= Work to do =
Quote every line as given.

'''

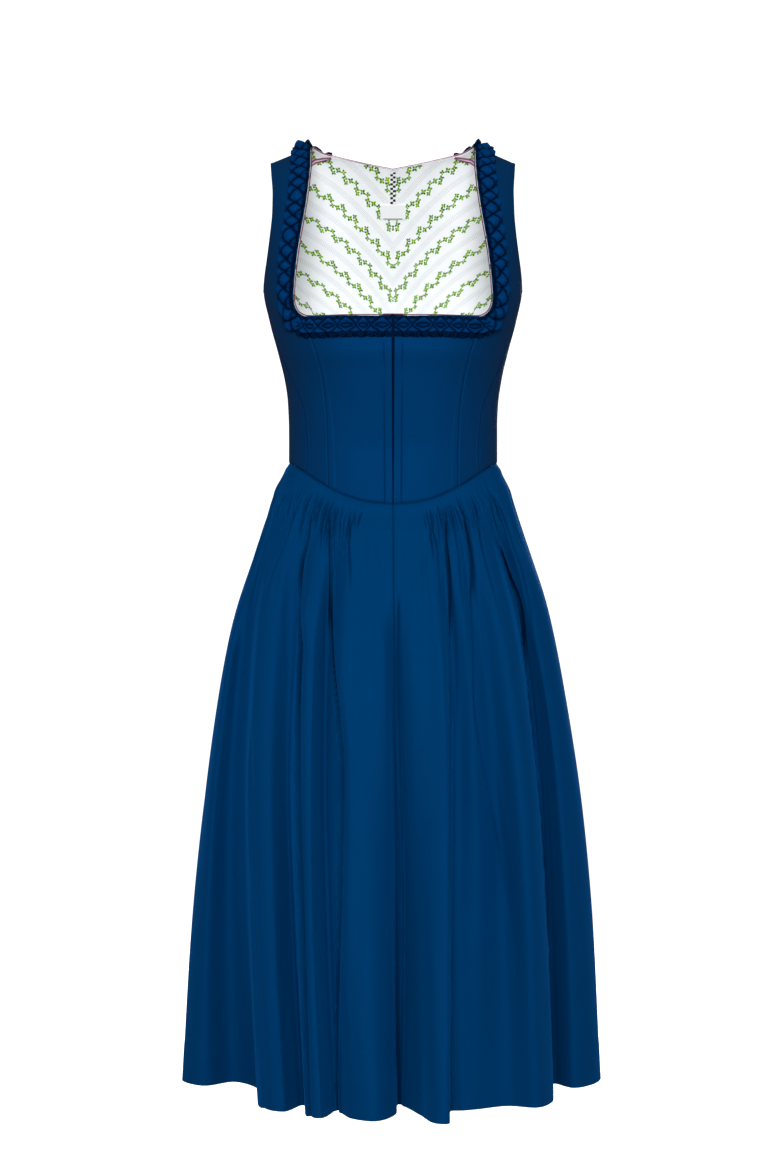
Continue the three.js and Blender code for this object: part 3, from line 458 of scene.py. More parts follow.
def back_grid(fine, neck_columns, strap_columns):
    """Half the back panel, from the middle out. The top row follows the neckline and then the shoulder seam."""
    rows = row_numbers(fine)
    outer = joined(
        seam_places(BACK_SEAM, BACK_WAIST_X, 1, rows["underarm"]),
        armhole_part(BACK_SEAM[-1][0], ARM_SEAM_DROP, 1, rows["back_top"] - rows["underarm"]),
    )
    seam = shoulder_seam(np.linspace(0, 1, strap_columns + 1))
    top = joined(neck_part(len(NECKLINE) - 1, NECK_SEAM, neck_columns), seam)[None]
    share = np.linspace(0, 1, rows["back_top"] + 1)[:, None]
    reach = (RIGHT_ANGLE - top[..., 0]) / (RIGHT_ANGLE - top[0, -1, 0])
    psi = RIGHT_ANGLE + (outer[:, None, 0] - RIGHT_ANGLE) * reach
    low = rise_of(waist_drop(psi, 1))
    low_outer = rise_of(waist_drop(outer[:, 0], 1))
    off = outer[:, 1] - (low_outer + (top[0, -1, 1] - low_outer) * share[:, 0])
    return np.stack((psi, low + (top[..., 1] - low) * share + off[:, None] * reach**2), -1)


# ---------- meshes ----------
def grid_faces(rows, columns, start=0, flip=False, closed=False):
    """Quads of a grid of vertex numbers. closed joins each row's end to its start."""
    number = start + np.arange(rows * columns).reshape(rows, columns)
    if closed:
        number = np.concatenate((number, number[:, :1]), 1)
    a, b, c, d = number[:-1, :-1], number[:-1, 1:], number[1:, 1:], number[1:, :-1]
    quads = np.stack((a, d, c, b) if flip else (a, b, c, d), -1)
    return quads.reshape(-1, 4)


def make_piece(name, points, faces, material, cloth=None, sharp=50):
    """A shaded mesh object from millimetre points. cloth holds each point's place on the flat cloth."""
    mesh = bpy.data.meshes.new(name)
    mesh.from_pydata((np.asarray(points) * MM).tolist(), [], [list(f) for f in faces])
    mesh.validate()
    if cloth is not None:
        flat = np.zeros((len(points), 3), np.float32)
        flat[:, : cloth.shape[1]] = cloth
        mesh.attributes.new("cloth_mm", "FLOAT_VECTOR", "POINT").data.foreach_set("vector", flat.ravel())
    mesh.shade_smooth()
    mesh.set_sharp_from_angle(angle=math.radians(sharp))
    mesh.materials.append(material)
    obj = bpy.data.objects.new(name, mesh)
    bpy.context.scene.collection.objects.link(obj)
    return obj


def wall_shape(outer, inner):
    """Points and outward faces of a closed wall between two grids of the same size."""
    rows, columns = outer.shape[:2]
    half = rows * columns
    number = np.arange(half).reshape(rows, columns)
    rim = np.concatenate((number[0], number[1:, -1], number[-1, -2::-1], number[-2:0:-1, 0]))
    after = np.roll(rim, -1)
    sides = np.stack((rim, rim + half, after + half, after), -1)
    faces = np.concatenate((grid_faces(rows, columns), grid_faces(rows, columns, half, True), sides))
    a, b, c = outer[0, 0], outer[0, 1], outer[1, 1]
    if np.dot(np.cross(b - a, c - a), a - inner[0, 0]) < 0:
        faces = faces[:, ::-1]
    return np.concatenate((outer.reshape(-1, 3), inner.reshape(-1, 3))), faces


def finish_piece(obj):
    """Rides a piece, named for its node and what it is, on the one body in its node's place, and hides its CAD
    part.
    """
    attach(obj, "root")
    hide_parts(obj.name.rsplit("_", 1)[0])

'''

= Completed task =
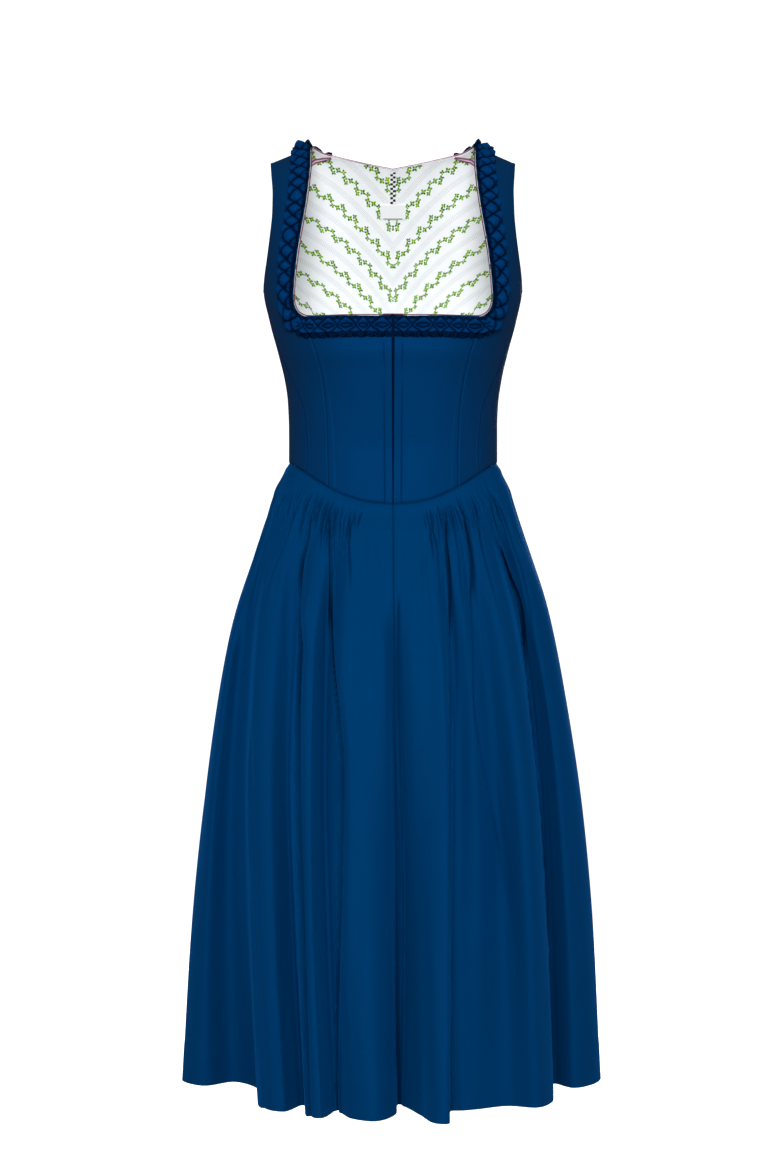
Continue the three.js and Blender code for this object: part 3, from line 458 of scene.py. More parts follow.
def back_grid(fine, neck_columns, strap_columns):
    """Half the back panel, from the middle out. The top row follows the neckline and then the shoulder seam."""
    rows = row_numbers(fine)
    outer = joined(
        seam_places(BACK_SEAM, BACK_WAIST_X, 1, rows["underarm"]),
        armhole_part(BACK_SEAM[-1][0], ARM_SEAM_DROP, 1, rows["back_top"] - rows["underarm"]),
    )
    seam = shoulder_seam(np.linspace(0, 1, strap_columns + 1))
    top = joined(neck_part(len(NECKLINE) - 1, NECK_SEAM, neck_columns), seam)[None]
    share = np.linspace(0, 1, rows["back_top"] + 1)[:, None]
    reach = (RIGHT_ANGLE - top[..., 0]) / (RIGHT_ANGLE - top[0, -1, 0])
    psi = RIGHT_ANGLE + (outer[:, None, 0] - RIGHT_ANGLE) * reach
    low = rise_of(waist_drop(psi, 1))
    low_outer = rise_of(waist_drop(outer[:, 0], 1))
    off = outer[:, 1] - (low_outer + (top[0, -1, 1] - low_outer) * share[:, 0])
    return np.stack((psi, low + (top[..., 1] - low) * share + off[:, None] * reach**2), -1)


# ---------- meshes ----------
def grid_faces(rows, columns, start=0, flip=False, closed=False):
    """Quads of a grid of vertex numbers. closed joins each row's end to its start."""
    number = start + np.arange(rows * columns).reshape(rows, columns)
    if closed:
        number = np.concatenate((number, number[:, :1]), 1)
    a, b, c, d = number[:-1, :-1], number[:-1, 1:], number[1:, 1:], number[1:, :-1]
    quads = np.stack((a, d, c, b) if flip else (a, b, c, d), -1)
    return quads.reshape(-1, 4)


def make_piece(name, points, faces, material, cloth=None, sharp=50):
    """A shaded mesh object from millimetre points. cloth holds each point's place on the flat cloth."""
    mesh = bpy.data.meshes.new(name)
    mesh.from_pydata((np.asarray(points) * MM).tolist(), [], [list(f) for f in faces])
    mesh.validate()
    if cloth is not None:
        flat = np.zeros((len(points), 3), np.float32)
        flat[:, : cloth.shape[1]] = cloth
        mesh.attributes.new("cloth_mm", "FLOAT_VECTOR", "POINT").data.foreach_set("vector", flat.ravel())
    mesh.shade_smooth()
    mesh.set_sharp_from_angle(angle=math.radians(sharp))
    mesh.materials.append(material)
    obj = bpy.data.objects.new(name, mesh)
    bpy.context.scene.collection.objects.link(obj)
    return obj


def wall_shape(outer, inner):
    """Points and outward faces of a closed wall between two grids of the same size."""
    rows, columns = outer.shape[:2]
    half = rows * columns
    number = np.arange(half).reshape(rows, columns)
    rim = np.concatenate((number[0], number[1:, -1], number[-1, -2::-1], number[-2:0:-1, 0]))
    after = np.roll(rim, -1)
    sides = np.stack((rim, rim + half, after + half, after), -1)
    faces = np.concatenate((grid_faces(rows, columns), grid_faces(rows, columns, half, True), sides))
    a, b, c = outer[0, 0], outer[0, 1], outer[1, 1]
    if np.dot(np.cross(b - a, c - a), a - inner[0, 0]) < 0:
        faces = faces[:, ::-1]
    return np.concatenate((outer.reshape(-1, 3), inner.reshape(-1, 3))), faces


def finish_piece(obj):
    """Rides a piece, named for its node and what it is, on the one body in its node's place, and hides its CAD
    part.
    """
    attach(obj, "root")
    hide_parts(obj.name.rsplit("_", 1)[0])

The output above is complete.